The practical impact of a well-designed take home task is measured by how well it predicts on-the-job performance. Track correlation between task outcomes and subsequent on-site performance to refine your approach over time. After several hires, analyze which elements of the task correlated most strongly with success, and adjust the rubric accordingly. Use anonymized data to avoid bias in future evaluations and ensure that improvements serve all applicants fairly. Continuous tuning keeps the process relevant as product strategies and engineering practices evolve.
Solicit qualitative feedback from candidates and hiring teammates after each cycle. Questions should focus on clarity of instructions, perceived fairness, and perceived effort required. Candidate feedback often reveals ambiguous jargon, overly burdensome steps, or unnecessary duplication of effort. Internal feedback highlights inconsistencies in scoring or gaps between the task’s promises and the actual evaluation experience. Acting on this input closes the loop and strengthens trust in your hiring program.

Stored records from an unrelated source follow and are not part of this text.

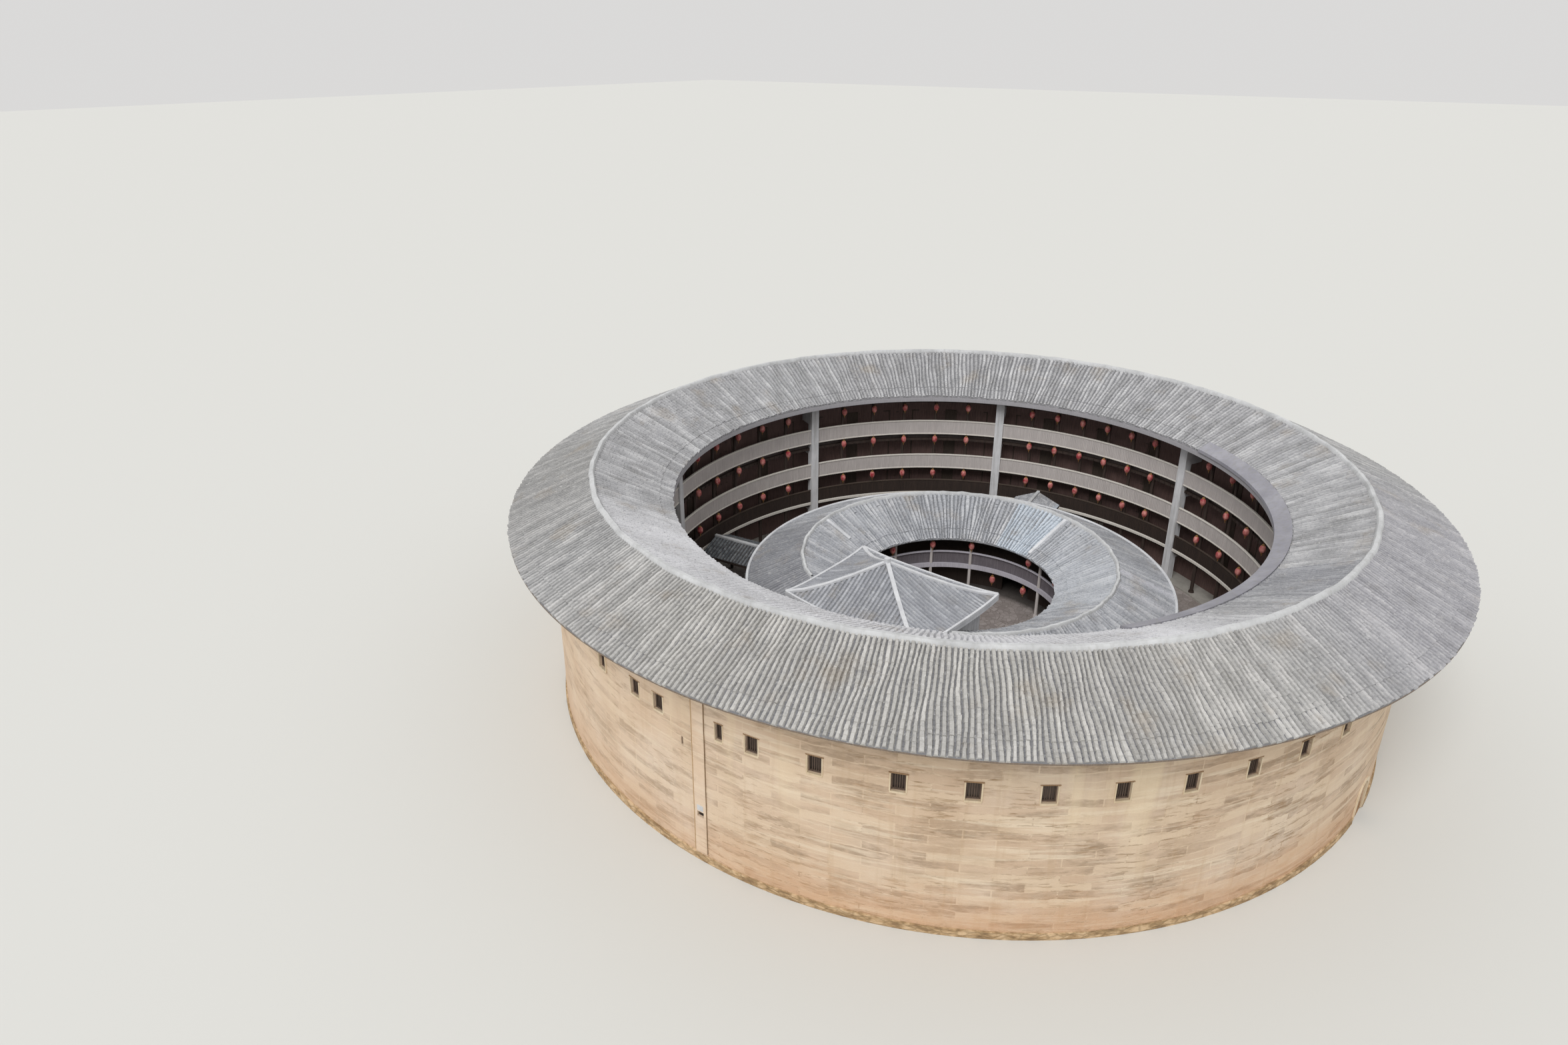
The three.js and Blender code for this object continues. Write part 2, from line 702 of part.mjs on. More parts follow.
function makeInnerRing() {
  const besideHall = [-hall.halfWidth - gap, hall.halfWidth + gap];
  const hallSpace = block(besideHall, [0, hall.back + gap], [0, beyond]);
  const eaveClear = 0.08 * metre;
  const underEaves = hall.eaveHeight - hall.roofThickness - 2 * eaveClear;
  const eaves = new THREE.Box2().setFromPoints(hallEaves).expandByScalar(eaveClear);
  const hallRoofSpace = block([eaves.min.x, eaves.max.x], [eaves.min.y, eaves.max.y], [underEaves, beyond]);
  const roofTop = [
    [innerRing.innerEaveRadius, innerRing.innerEaveHeight],
    [innerRing.ridgeRadius, innerRing.ridgeHeight],
    [innerRing.eaveRadius, innerRing.eaveHeight],
  ];
  const lowered = (drop) => roofTop.map(([radius, height]) => [radius, height - drop]).reverse();
  const above = innerRingOf([
    ...lowered(innerRing.roofThickness + gap),
    [innerRing.innerEaveRadius, beyond],
    [innerRing.eaveRadius, beyond],
  ]);
  const base = court.thickness + gap;
  const wallInner = innerRing.wallRadius - innerRing.wallThickness;
  const doorways = innerDoorways([wallInner - metre, innerRing.eaveRadius]);
  const wallRadii = [wallInner, innerRing.wallRadius];
  const ringWall = innerRingOf(rectangle(wallRadii, [base, innerRing.ridgeHeight]));
  add('inner_ring_wall', cut(ringWall, [above, ...doorways]), finish.plaster);

  const floorBottom = innerRing.floorTop - innerRing.floorThickness;
  const floorHeights = [floorBottom, innerRing.floorTop];
  const floor = innerRingOf(rectangle([innerRing.floorRadius, wallInner - gap], floorHeights));
  add('inner_ring_floor', cut(floor, [hallSpace]), finish.floorBoard);

  const frontRadii = [innerRing.frontRadius - innerRing.frontThickness, innerRing.frontRadius];
  const frontDoors = innerDoorways([innerRing.floorRadius, wallInner]);
  const lowerFront = innerRingOf(rectangle(frontRadii, [base, floorBottom - gap]));
  add('inner_ring_front_1', cut(lowerFront, [hallSpace, ...frontDoors]), finish.timber);
  const upperHeights = [innerRing.floorTop + gap, innerRing.ridgeHeight];
  const upperFront = innerRingOf(rectangle(frontRadii, upperHeights));
  add('inner_ring_front_2', cut(upperFront, [hallSpace, above]), finish.timber);

  const bandPieces = innerRing.bands.map((heights) => {
    return innerRingOf(rectangle([innerRing.bandInnerRadius, innerRing.bandOuterRadius], heights));
  });
  const acrossPost = [-innerRing.postWidth / 2, innerRing.postWidth / 2];
  const postRadii = [innerRing.postInnerRadius, innerRing.postOuterRadius];
  const posts = innerRing.postAzimuths.map((azimuth) => {
    return radialBlock(acrossPost, [base, innerRing.ridgeHeight], postRadii, azimuth);
  });
  const ringGallery = cut(join([...bandPieces, ...posts]), [hallSpace, above]);
  add('inner_ring_gallery', ringGallery, finish.weatheredBoard);

  const shell = innerRingOf([...roofTop, ...lowered(innerRing.roofThickness)]);
  add('inner_ring_roof', cut(shell, [hallSpace, hallRoofSpace]), finish.tile);
  const band = ridgeBand(innerRing, ringOuterSlope, ringInnerSlope, innerRingOf);
  add('inner_ring_ridge', cut(band, [hallSpace, hallRoofSpace]), finish.lime);
}

// A small gabled roof on posts over the way between the rings.
function makePassages() {
  for (const passage of passages) {
    const { name, azimuth, halfWidth, ridge, eave, end } = passage;
    const { start, thickness, postWidth, postInset } = passageRoof;
    const top = [[-halfWidth, eave], [0, ridge], [halfWidth, eave]];
    const underside = top.map(([across, height]) => [across, height - thickness]).reverse();
    const outline = new THREE.Shape(counterClockwise([...top, ...underside]));
    const cover = radialPrism(outline, [start, end], azimuth);
    const half = postWidth / 2;
    const side = halfWidth - postInset;
    const heights = [court.thickness + gap, eave];
    const postRadii = [start + postInset, end - postInset];
    const posts = [-side, side].flatMap((middle) => postRadii.map((radius) => {
      const radii = [radius - half, radius + half];
      return radialBlock([middle - half, middle + half], heights, radii, azimuth);
    }));
    add(name, join([cover, ...posts]), finish.tile);
  }
}

add('court_floor', wallRing(rectangle([0, court.radius], [0, court.thickness])), finish.paving);
makeFooting();
makeOuterWall();
makeDoorSurrounds();
makeStrip();
makeFloors();
makeFireWalls();
makeRoomFronts();
makeGalleries();
makeRoof();
add('main_ridge', ridgeBand(roof, outerSlope, innerSlope, wallRing), finish.lime);
makeInnerRing();
makeHall();
makeHallHips();
makePassages();

export default house;
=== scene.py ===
# A round clan house of rammed earth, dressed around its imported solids.
# Lengths are the real building's, in metres, until a finished piece is shrunk to the model's scale of 1:2.
# Azimuths are in degrees from +X towards +Y.
import math
import bmesh
import bpy
import numpy as np
from mathutils import Matrix, Vector, noise


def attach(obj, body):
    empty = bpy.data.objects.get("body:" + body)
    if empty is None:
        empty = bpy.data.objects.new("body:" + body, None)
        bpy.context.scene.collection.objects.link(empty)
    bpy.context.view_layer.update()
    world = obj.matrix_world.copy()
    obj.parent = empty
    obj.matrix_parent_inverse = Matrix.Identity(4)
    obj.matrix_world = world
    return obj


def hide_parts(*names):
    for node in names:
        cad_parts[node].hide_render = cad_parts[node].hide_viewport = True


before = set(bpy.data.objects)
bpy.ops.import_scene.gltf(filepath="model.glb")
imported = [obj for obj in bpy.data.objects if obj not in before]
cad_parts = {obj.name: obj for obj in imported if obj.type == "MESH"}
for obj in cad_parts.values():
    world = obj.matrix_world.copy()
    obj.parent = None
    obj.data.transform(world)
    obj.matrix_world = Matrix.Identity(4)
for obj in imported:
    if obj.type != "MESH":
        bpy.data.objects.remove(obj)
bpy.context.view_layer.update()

SCALE = 0.5
TURN = 2 * math.pi
UP = Vector((0, 0, 1))
GATE = -90
SECTOR = 45


# Camera

FOCAL_SHARE = 1564.35 / 2352
SENSOR_WIDTH = 36
FAR_CLIP = 2000
CAMERA_PLACE = Vector((-34.42, 59.62, 41.72))
# The camera stands at azimuth 120, looks 25 degrees down and a little to one side of the middle.
CAMERA_AZIMUTH = 120
CAMERA_DOWN = 25.02
CAMERA_ASIDE = -10.54
CAMERA_ROLL = -0.2


def new_object(name, data):
    made = bpy.data.objects.new(name, data)
    bpy.context.scene.collection.objects.link(made)
    return made


def set_camera():
    data = bpy.data.cameras.new("camera")
    data.sensor_width = SENSOR_WIDTH
    data.lens = SENSOR_WIDTH * FOCAL_SHARE
    data.clip_end = FAR_CLIP
    camera = new_object("camera", data)
    bpy.context.scene.camera = camera
    heading = math.radians(CAMERA_AZIMUTH + 180 - CAMERA_ASIDE)
    down = math.radians(CAMERA_DOWN)
    level = math.cos(down)
    forward = Vector((math.cos(heading) * level, math.sin(heading) * level, -math.sin(down)))
    right = forward.cross(UP).normalized()
    roll = Matrix.Rotation(math.radians(CAMERA_ROLL), 3, "Z")
    turn = Matrix((right, right.cross(forward), -forward)).transposed() @ roll
    camera.matrix_world = Matrix.Translation(CAMERA_PLACE * SCALE) @ turn.to_4x4()

set_camera()


# Sizes

WALL_FOOT = 28.55
WALL_TOP = 28.39
WALL_HEIGHT = 15
WALL_INNER = 27.2
WALL_SHOWN = 13.95

ROOF_EAVE = (31.12, 13.17)
ROOF_RIDGE = (25.58, 15.5)
ROOF_INNER_EAVE = (20.32, 12.97)
ROOF_THICK = 0.25
INNER_PITCH = (ROOF_RIDGE[1] - ROOF_INNER_EAVE[1]) / (ROOF_RIDGE[0] - ROOF_INNER_EAVE[0])
EAVE_BOARD_FOOT = 12.42
RING_EAVE = (15.43, 5.74)
RING_RIDGE = (11.24, 7.53)
RING_INNER_EAVE = (7.12, 5.4)
RING_ROOF_THICK = 0.2

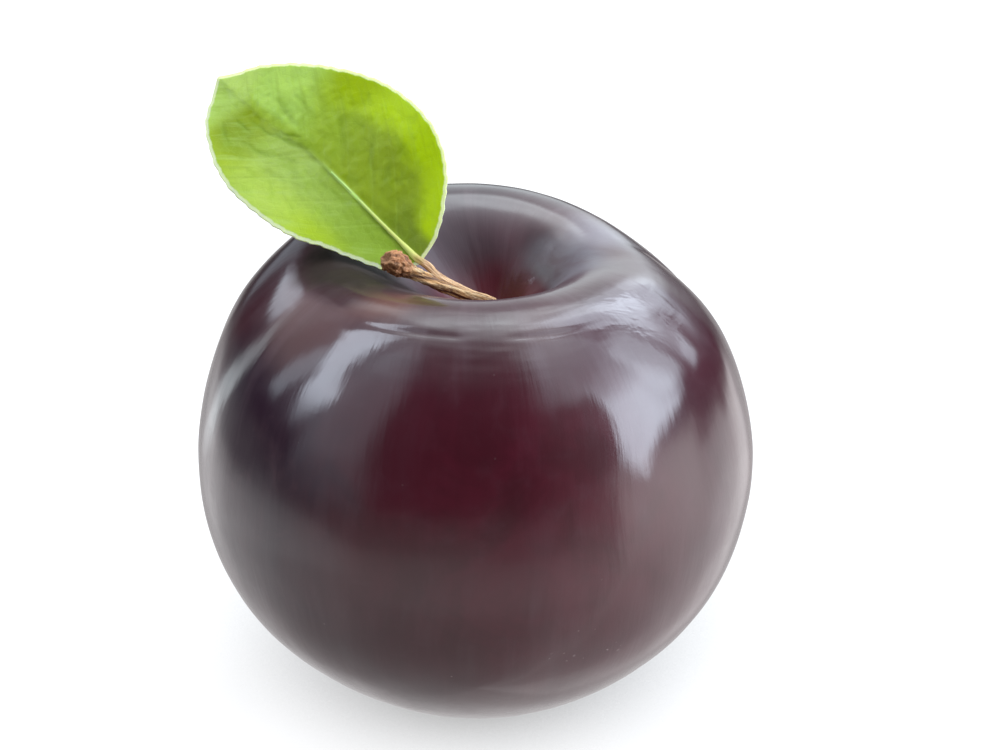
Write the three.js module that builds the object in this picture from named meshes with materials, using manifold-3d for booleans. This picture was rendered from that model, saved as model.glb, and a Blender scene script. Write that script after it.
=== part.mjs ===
// A dark round plum standing on its small flat spot, with its stalk and one green leaf.
// Millimetres, +Z up. The origin is the centre of the bottom of the whole part,
// which is also where the fruit's own axis meets the surface it rests on.
import * as THREE from "three";
import { mergeVertices } from "three/addons/utils/BufferGeometryUtils.js";
import Module from "manifold-3d";

// ---------------------------------------------------------------- dimensions
// Fruit: half section from the floor of the stalk cavity, over the shoulder
// and the waist, down to the edge of the flat spot. [radius, height]
const FRUIT_SECTION = [
  [0.0, 47.6], [2.1, 48.0], [4.4, 49.8], [7.3, 53.1], [10.9, 56.4], [14.9, 58.0],
  [19.0, 57.5], [23.6, 54.5], [28.15, 49.2], [31.05, 42.0], [32.55, 33.4],
  [31.7, 24.6], [28.7, 16.4], [23.3, 9.65], [16.9, 4.55], [11.2, 1.45], [6.5, 0.0],
];
const FLAT_SPOT_RADIUS = 6.5; // the fruit rests on this disc
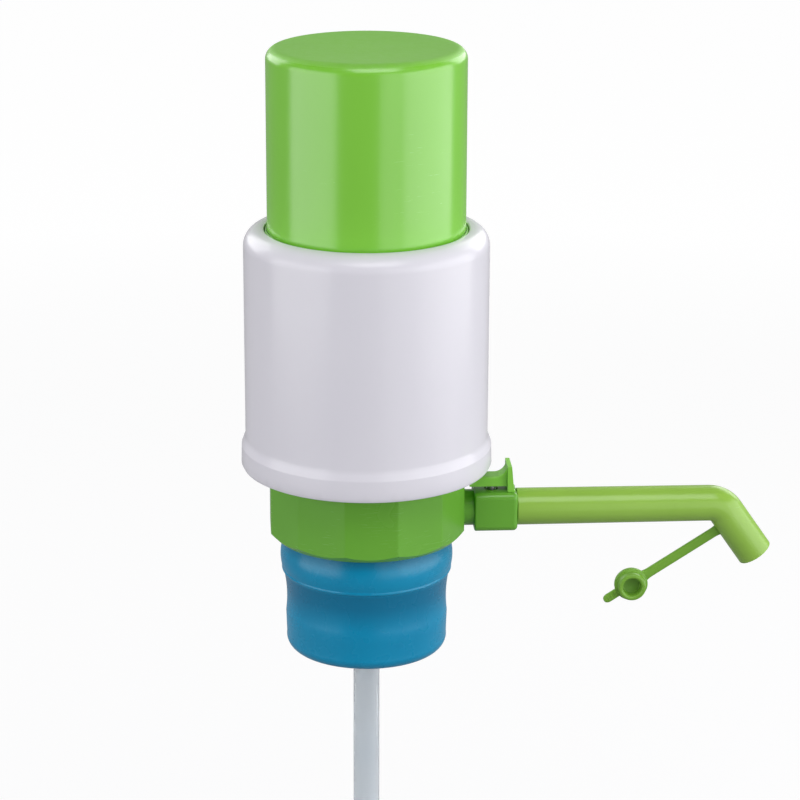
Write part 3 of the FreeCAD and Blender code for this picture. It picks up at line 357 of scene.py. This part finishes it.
def turned(outline, segments=96):
    """A closed outline of radius and height in millimetres, turned about Z."""
    rings = []
    for index in range(segments):
        angle = 2 * math.pi * index / segments
        ring = [mm(radius * math.cos(angle), radius * math.sin(angle), height)
                for radius, height in outline]
        rings.append(ring)
    return skin(rings, looped=True)


def arc(centre, radius, start, end, steps=6):
    """Points of an arc in an outline, with its angles in degrees."""
    points = []
    for index in range(steps + 1):
        angle = math.radians(start + (end - start) * index / steps)
        points.append((centre[0] + radius * math.cos(angle), centre[1] + radius * math.sin(angle)))
    return points


def box_outline(low, high, round_radius):
    """A rectangle of two radii and two heights with rounded corners, as an outline."""
    left, bottom = low
    right, top = high
    r = round_radius
    return [*arc((right - r, bottom + r), r, -90, 0), *arc((right - r, top - r), r, 0, 90),
            *arc((left + r, top - r), r, 90, 180), *arc((left + r, bottom + r), r, 180, 270)]


def wire(points, radius, sides=12):
    """A round rod along a row of points."""
    rings = []
    up = Vector((0, 0, 1))
    for index, point in enumerate(points):
        before = points[max(index - 1, 0)]
        after = points[min(index + 1, len(points) - 1)]
        ahead = (after - before).normalized()
        out = up.cross(ahead).normalized()
        lift = ahead.cross(out)
        ring = []
        for side in range(sides):
            angle = 2 * math.pi * side / sides
            ring.append(point + out * (radius * math.cos(angle)) + lift * (radius * math.sin(angle)))
        rings.append(ring)
    return skin(rings, closed_ends=True)


def spring(name, radius, diameter, turns, low, high, steps=48, sides=12, centre=(0.0, 0.0)):
    """A compression spring with a closed turn at each end, in millimetres between two heights."""
    points = []
    bottom, top = low + diameter / 2, high - diameter / 2
    rise = top - bottom - 2 * diameter
    whole = turns + 2
    for index in range(whole * steps + 1):
        turn = index / steps
        first = min(turn, 1.0)
        last = max(turn - turns - 1, 0.0)
        height = bottom + diameter * (first + last) + rise * min(max(turn - 1, 0.0) / turns, 1.0)
        angle = 2 * math.pi * turn
        points.append(mm(centre[0] + radius * math.cos(angle), centre[1] + radius * math.sin(angle), height))
    return piece_of(name, wire(points, diameter / 2 * MM, sides), "steel")


WELD_DISTANCE = 0.002
SHARP_EDGE = 30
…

In addition to refining the task, invest in scalable logistics that reduce manual overhead. Consider templates for task creation, evaluation rubrics, and feedback forms that can be reused across roles and teams. Automation can handle version control, time tracking, and result collection, freeing reviewers to focus on judgment quality. A centralized repository of past tasks and outcomes supports consistency and learning across cohorts, helping you avoid reinventing the wheel for every hire cycle.
Finally, communicate the entire process with candor and empathy. Share timelines, what success looks like, and how feedback will be delivered. Offer candidates an opportunity to ask clarifying questions and request resubmissions if appropriate. A respectful, transparent experience reflects your company culture and increases the likelihood that strong performers will stay engaged, even if they ultimately join other teams. By balancing rigorous assessment with humane timelines, startups can attract exceptional talent while maintaining a sustainable hiring tempo.